▶ _THE EXERCISE_
Extract all data as written.

▶ _SOURCE DATA_
■ ■ ■ ■
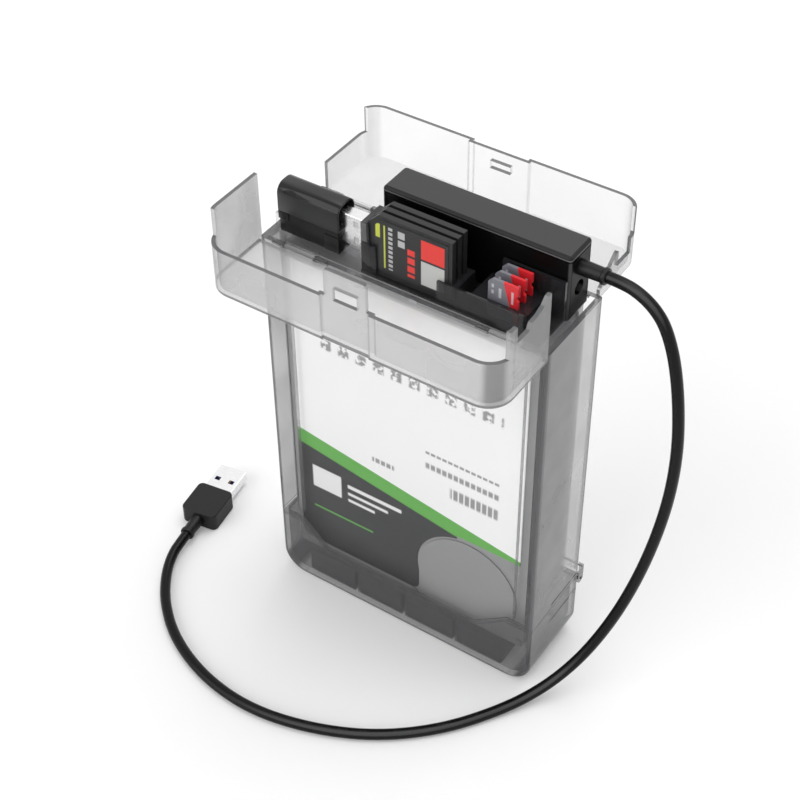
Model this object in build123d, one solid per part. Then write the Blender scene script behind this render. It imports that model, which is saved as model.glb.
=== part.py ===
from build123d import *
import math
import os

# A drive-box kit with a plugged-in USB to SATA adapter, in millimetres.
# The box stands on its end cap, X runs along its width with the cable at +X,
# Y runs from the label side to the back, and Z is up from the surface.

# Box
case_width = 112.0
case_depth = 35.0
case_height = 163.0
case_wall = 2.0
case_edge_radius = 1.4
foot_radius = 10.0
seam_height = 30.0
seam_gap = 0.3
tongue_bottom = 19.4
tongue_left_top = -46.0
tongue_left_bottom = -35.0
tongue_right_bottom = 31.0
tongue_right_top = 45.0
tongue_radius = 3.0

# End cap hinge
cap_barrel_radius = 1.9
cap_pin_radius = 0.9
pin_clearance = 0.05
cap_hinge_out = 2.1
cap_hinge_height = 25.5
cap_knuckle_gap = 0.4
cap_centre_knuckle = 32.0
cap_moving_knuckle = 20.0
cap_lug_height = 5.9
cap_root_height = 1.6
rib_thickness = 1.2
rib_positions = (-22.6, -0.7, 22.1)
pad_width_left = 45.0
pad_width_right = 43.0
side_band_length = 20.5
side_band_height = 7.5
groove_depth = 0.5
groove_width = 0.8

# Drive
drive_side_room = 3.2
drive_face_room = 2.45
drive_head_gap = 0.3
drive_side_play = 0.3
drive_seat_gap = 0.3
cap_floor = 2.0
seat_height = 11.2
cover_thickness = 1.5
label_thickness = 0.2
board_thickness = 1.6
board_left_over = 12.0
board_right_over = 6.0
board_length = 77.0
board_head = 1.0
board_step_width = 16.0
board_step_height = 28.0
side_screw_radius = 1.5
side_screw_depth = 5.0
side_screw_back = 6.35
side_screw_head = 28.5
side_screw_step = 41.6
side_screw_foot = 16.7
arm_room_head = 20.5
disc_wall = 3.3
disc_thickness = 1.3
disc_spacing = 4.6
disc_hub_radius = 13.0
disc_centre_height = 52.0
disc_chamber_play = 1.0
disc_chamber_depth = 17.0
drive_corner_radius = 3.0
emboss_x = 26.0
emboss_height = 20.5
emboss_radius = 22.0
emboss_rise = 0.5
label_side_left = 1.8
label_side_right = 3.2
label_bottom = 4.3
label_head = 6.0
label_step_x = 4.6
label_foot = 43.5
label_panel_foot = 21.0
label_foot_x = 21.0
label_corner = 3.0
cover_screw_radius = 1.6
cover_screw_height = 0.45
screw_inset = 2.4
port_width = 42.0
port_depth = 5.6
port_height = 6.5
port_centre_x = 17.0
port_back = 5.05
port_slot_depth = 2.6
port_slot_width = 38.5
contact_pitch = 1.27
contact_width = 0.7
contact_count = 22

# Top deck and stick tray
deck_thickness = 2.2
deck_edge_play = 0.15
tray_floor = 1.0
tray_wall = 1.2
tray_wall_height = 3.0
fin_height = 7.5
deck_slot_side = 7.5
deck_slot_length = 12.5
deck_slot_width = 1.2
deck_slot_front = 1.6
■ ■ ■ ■
▶ _RESULT BELOW_
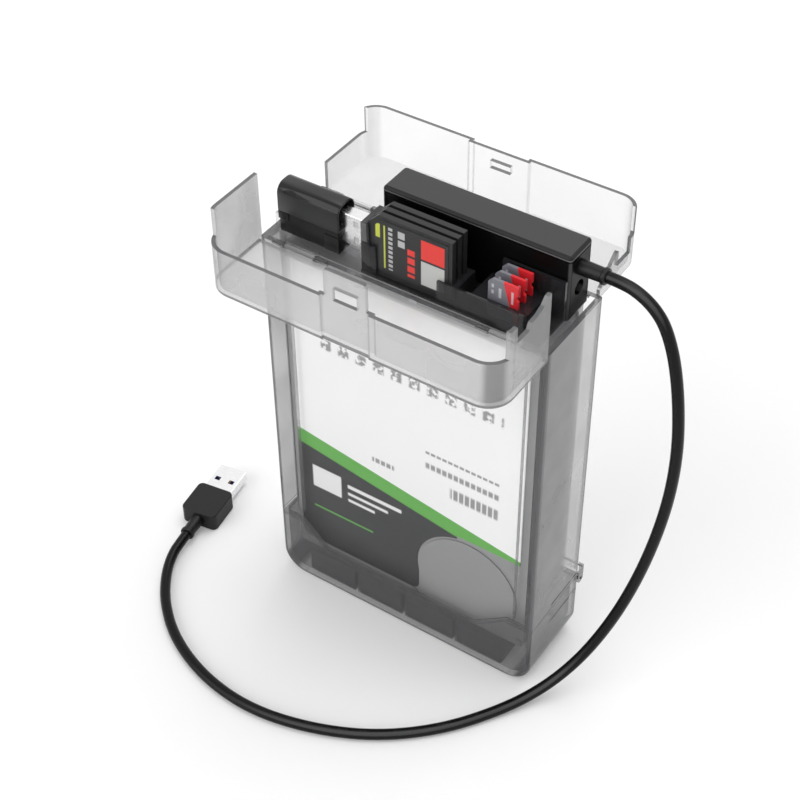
Model this object in build123d, one solid per part. Then write the Blender scene script behind this render. It imports that model, which is saved as model.glb.
=== part.py ===
from build123d import *
import math
import os

# A drive-box kit with a plugged-in USB to SATA adapter, in millimetres.
# The box stands on its end cap, X runs along its width with the cable at +X,
# Y runs from the label side to the back, and Z is up from the surface.

# Box
case_width = 112.0
case_depth = 35.0
case_height = 163.0
case_wall = 2.0
case_edge_radius = 1.4
foot_radius = 10.0
seam_height = 30.0
seam_gap = 0.3
tongue_bottom = 19.4
tongue_left_top = -46.0
tongue_left_bottom = -35.0
tongue_right_bottom = 31.0
tongue_right_top = 45.0
tongue_radius = 3.0

# End cap hinge
cap_barrel_radius = 1.9
cap_pin_radius = 0.9
pin_clearance = 0.05
cap_hinge_out = 2.1
cap_hinge_height = 25.5
cap_knuckle_gap = 0.4
cap_centre_knuckle = 32.0
cap_moving_knuckle = 20.0
cap_lug_height = 5.9
cap_root_height = 1.6
rib_thickness = 1.2
rib_positions = (-22.6, -0.7, 22.1)
pad_width_left = 45.0
pad_width_right = 43.0
side_band_length = 20.5
side_band_height = 7.5
groove_depth = 0.5
groove_width = 0.8

# Drive
drive_side_room = 3.2
drive_face_room = 2.45
drive_head_gap = 0.3
drive_side_play = 0.3
drive_seat_gap = 0.3
cap_floor = 2.0
seat_height = 11.2
cover_thickness = 1.5
label_thickness = 0.2
board_thickness = 1.6
board_left_over = 12.0
board_right_over = 6.0
board_length = 77.0
board_head = 1.0
board_step_width = 16.0
board_step_height = 28.0
side_screw_radius = 1.5
side_screw_depth = 5.0
side_screw_back = 6.35
side_screw_head = 28.5
side_screw_step = 41.6
side_screw_foot = 16.7
arm_room_head = 20.5
disc_wall = 3.3
disc_thickness = 1.3
disc_spacing = 4.6
disc_hub_radius = 13.0
disc_centre_height = 52.0
disc_chamber_play = 1.0
disc_chamber_depth = 17.0
drive_corner_radius = 3.0
emboss_x = 26.0
emboss_height = 20.5
emboss_radius = 22.0
emboss_rise = 0.5
label_side_left = 1.8
label_side_right = 3.2
label_bottom = 4.3
label_head = 6.0
label_step_x = 4.6
label_foot = 43.5
label_panel_foot = 21.0
label_foot_x = 21.0
label_corner = 3.0
cover_screw_radius = 1.6
cover_screw_height = 0.45
screw_inset = 2.4
port_width = 42.0
port_depth = 5.6
port_height = 6.5
port_centre_x = 17.0
port_back = 5.05
port_slot_depth = 2.6
port_slot_width = 38.5
contact_pitch = 1.27
contact_width = 0.7
contact_count = 22

# Top deck and stick tray
deck_thickness = 2.2
deck_edge_play = 0.15
tray_floor = 1.0
tray_wall = 1.2
tray_wall_height = 3.0
fin_height = 7.5
deck_slot_side = 7.5
deck_slot_length = 12.5
deck_slot_width = 1.2
deck_slot_front = 1.6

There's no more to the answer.